■ Directions
Reproduce exactly the lines from the one containing "base_shell();" down to the one containing "points = [vertex.co", including both of those lines, and nothing else.

■ Available data
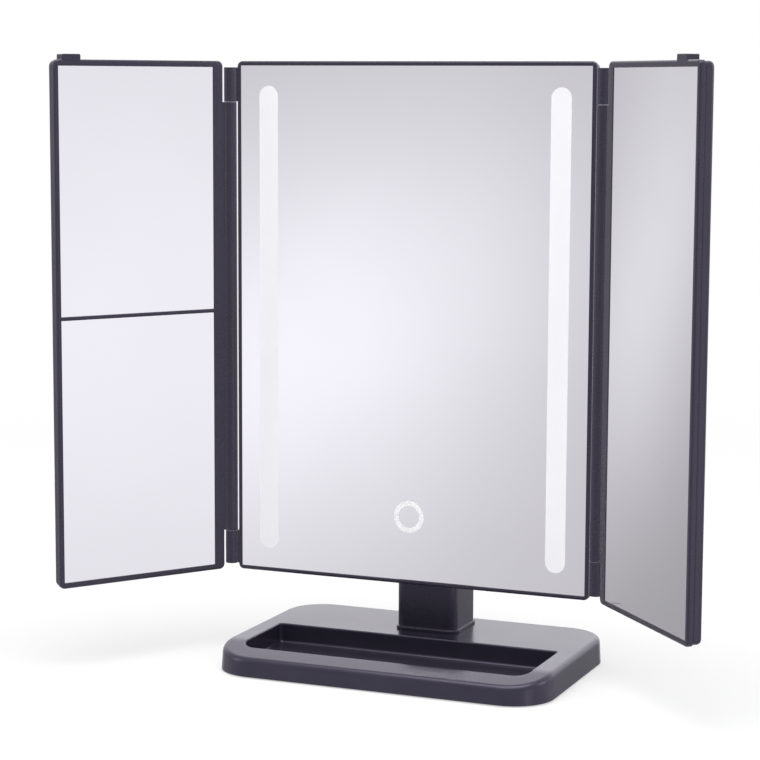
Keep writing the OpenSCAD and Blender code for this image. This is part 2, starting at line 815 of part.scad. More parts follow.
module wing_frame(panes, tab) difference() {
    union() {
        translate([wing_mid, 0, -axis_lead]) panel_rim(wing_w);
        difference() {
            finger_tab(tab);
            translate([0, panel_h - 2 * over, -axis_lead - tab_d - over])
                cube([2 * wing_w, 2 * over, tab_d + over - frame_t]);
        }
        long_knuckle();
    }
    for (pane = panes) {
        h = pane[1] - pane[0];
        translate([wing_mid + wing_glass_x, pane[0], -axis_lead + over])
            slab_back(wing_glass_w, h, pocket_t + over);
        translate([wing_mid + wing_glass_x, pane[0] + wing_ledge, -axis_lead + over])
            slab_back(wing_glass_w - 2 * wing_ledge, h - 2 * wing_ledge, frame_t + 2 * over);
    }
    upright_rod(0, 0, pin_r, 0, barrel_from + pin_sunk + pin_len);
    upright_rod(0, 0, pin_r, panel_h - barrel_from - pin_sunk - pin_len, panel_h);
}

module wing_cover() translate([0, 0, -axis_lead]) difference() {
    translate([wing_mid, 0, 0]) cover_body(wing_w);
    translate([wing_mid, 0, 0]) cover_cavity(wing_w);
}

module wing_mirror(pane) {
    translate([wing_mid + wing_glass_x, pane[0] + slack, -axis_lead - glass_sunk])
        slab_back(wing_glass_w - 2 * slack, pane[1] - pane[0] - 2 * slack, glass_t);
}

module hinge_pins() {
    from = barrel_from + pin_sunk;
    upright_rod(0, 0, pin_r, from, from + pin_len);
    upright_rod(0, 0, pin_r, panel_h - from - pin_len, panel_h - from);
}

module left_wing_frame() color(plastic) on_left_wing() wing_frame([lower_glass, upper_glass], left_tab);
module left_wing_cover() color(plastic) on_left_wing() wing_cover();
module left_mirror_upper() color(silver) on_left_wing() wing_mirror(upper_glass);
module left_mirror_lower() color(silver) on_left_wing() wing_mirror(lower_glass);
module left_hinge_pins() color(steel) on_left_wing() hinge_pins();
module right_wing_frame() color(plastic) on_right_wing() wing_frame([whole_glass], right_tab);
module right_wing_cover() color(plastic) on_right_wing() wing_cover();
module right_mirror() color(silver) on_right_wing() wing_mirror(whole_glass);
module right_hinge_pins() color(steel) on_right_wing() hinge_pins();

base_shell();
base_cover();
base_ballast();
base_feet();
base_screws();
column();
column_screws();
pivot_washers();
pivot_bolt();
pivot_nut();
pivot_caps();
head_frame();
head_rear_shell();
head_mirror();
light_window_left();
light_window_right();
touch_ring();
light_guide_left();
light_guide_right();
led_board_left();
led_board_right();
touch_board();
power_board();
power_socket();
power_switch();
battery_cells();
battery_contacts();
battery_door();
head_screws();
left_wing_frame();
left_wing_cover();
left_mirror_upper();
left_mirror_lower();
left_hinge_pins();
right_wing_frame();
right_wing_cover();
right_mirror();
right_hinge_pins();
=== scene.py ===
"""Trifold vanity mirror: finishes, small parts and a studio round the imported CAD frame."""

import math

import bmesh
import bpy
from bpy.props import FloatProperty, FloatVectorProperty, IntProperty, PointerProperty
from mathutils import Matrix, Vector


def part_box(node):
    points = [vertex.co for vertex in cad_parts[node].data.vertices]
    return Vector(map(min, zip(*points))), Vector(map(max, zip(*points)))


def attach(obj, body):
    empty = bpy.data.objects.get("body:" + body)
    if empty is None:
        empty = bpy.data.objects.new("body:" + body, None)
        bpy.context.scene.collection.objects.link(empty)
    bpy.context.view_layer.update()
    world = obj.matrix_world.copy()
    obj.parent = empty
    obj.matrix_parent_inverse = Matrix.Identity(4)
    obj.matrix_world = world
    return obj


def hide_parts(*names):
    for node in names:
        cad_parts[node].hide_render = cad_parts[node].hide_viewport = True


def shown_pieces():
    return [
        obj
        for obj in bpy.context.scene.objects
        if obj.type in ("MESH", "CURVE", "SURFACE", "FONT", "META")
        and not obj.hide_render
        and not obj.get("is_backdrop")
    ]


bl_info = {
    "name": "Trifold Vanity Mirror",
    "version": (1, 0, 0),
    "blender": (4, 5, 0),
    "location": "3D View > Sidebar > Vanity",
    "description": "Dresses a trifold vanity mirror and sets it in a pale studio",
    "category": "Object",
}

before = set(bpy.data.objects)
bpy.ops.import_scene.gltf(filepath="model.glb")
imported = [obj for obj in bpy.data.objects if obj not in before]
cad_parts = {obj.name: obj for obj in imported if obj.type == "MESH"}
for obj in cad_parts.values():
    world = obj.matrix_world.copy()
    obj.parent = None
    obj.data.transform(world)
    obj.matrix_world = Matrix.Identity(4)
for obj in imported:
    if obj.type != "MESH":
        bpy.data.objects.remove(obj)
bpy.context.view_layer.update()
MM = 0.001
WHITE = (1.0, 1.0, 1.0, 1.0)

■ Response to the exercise
base_shell();
base_cover();
base_ballast();
base_feet();
base_screws();
column();
column_screws();
pivot_washers();
pivot_bolt();
pivot_nut();
pivot_caps();
head_frame();
head_rear_shell();
head_mirror();
light_window_left();
light_window_right();
touch_ring();
light_guide_left();
light_guide_right();
led_board_left();
led_board_right();
touch_board();
power_board();
power_socket();
power_switch();
battery_cells();
battery_contacts();
battery_door();
head_screws();
left_wing_frame();
left_wing_cover();
left_mirror_upper();
left_mirror_lower();
left_hinge_pins();
right_wing_frame();
right_wing_cover();
right_mirror();
right_hinge_pins();
=== scene.py ===
"""Trifold vanity mirror: finishes, small parts and a studio round the imported CAD frame."""

import math

import bmesh
import bpy
from bpy.props import FloatProperty, FloatVectorProperty, IntProperty, PointerProperty
from mathutils import Matrix, Vector


def part_box(node):
    points = [vertex.co for vertex in cad_parts[node].data.vertices]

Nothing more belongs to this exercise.